Although major powers such as China and the United States invest billions of dollars in industrial policy to support the energy transition, “[f]or developing nations like Colombia, the question is how to do the same when they have relatively little money available to spend up front,” Osborn writes. As Colombian Technical Deputy Minister of Finance Maria Fernanda Valdes said, “We have to do magic with the little that we have.”
In this reported feature, Osborn dives into Petro’s struggle to secure financing for his ambitious plans, the risks of betting on programs that rely on unproven technologies, and the potential of “greening” a petrostate.
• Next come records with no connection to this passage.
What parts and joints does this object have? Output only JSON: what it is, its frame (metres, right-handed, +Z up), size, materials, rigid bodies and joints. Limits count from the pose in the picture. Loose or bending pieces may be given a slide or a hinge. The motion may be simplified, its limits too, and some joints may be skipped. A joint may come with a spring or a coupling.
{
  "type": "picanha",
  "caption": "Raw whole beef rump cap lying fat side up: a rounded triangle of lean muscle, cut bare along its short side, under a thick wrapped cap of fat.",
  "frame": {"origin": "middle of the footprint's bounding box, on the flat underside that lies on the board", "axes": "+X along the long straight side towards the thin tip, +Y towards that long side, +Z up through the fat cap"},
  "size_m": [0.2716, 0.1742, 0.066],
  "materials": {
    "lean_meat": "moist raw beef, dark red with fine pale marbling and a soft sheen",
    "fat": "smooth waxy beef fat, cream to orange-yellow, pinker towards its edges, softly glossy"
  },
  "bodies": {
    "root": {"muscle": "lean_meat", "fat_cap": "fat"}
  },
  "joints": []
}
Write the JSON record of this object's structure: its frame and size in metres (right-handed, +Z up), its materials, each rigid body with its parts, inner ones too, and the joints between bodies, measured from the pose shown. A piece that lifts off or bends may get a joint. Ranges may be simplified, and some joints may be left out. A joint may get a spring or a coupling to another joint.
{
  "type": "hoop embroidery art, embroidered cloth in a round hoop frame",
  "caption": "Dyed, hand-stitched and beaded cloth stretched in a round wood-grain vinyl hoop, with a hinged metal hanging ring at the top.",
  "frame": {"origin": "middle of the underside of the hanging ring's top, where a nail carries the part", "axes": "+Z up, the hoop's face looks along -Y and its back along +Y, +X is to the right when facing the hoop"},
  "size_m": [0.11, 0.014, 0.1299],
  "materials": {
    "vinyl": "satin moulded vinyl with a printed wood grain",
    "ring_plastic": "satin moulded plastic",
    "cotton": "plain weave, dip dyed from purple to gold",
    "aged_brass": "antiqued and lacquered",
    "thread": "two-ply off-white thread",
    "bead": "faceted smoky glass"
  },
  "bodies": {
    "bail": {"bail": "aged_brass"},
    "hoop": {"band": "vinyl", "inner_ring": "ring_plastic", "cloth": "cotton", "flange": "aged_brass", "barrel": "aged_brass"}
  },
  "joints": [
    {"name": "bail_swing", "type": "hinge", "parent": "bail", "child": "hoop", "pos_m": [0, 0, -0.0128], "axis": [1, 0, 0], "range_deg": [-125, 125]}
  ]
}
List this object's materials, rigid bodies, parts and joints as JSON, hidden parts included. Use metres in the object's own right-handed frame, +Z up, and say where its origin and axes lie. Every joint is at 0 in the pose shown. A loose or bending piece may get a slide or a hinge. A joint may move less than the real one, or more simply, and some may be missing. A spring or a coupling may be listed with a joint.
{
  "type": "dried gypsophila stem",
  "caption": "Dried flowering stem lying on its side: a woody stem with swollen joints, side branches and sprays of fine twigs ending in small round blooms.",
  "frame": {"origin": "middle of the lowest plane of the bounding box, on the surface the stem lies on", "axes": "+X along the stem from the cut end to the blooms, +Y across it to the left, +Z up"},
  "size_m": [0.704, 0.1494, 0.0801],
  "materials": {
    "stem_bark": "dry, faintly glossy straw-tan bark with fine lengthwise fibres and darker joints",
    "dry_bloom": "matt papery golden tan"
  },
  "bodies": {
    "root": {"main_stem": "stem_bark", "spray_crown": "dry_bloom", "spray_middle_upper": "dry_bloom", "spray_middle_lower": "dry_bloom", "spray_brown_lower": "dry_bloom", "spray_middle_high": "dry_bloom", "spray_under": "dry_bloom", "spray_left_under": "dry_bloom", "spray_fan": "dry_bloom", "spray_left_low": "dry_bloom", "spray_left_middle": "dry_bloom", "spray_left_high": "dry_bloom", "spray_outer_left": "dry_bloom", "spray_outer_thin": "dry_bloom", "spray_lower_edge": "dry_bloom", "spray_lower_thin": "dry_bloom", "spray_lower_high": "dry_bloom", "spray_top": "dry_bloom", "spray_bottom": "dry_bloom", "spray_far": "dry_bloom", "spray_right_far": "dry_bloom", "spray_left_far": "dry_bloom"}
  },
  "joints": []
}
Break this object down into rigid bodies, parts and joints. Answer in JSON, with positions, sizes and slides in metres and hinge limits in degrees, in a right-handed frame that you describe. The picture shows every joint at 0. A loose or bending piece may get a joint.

by Lauri Myllyvirta and Byford Tsang, Nov. 12
As China, the world’s largest carbon emitter, continued to issue new permits for coal power plants this year, it became clear that it has backtracked on its 2021 pledge to “strictly control” coal. Lauri Myllyvirta, Byford Tsang and others write that this “about-face” is an alarming indication of China’s waning commitment to climate change.
Although China is a global leader in clean technology, it also ramped up coal power after electricity shortages in the summer of 2022. This U-turn may prevent China, which is also the world’s largest coal-power producer, from meeting its commitments to hit peak carbon dioxide emissions before 2030 and become carbon neutral by 2060.
In FP, Myllyvirta and Tsang consider how the world can push back and ensure that Beijing follows through on its commitments. After all, they write, “[i]f China’s coal industry does not shrink soon, it will be extremely challenging for the world to avoid devastating climate impacts.”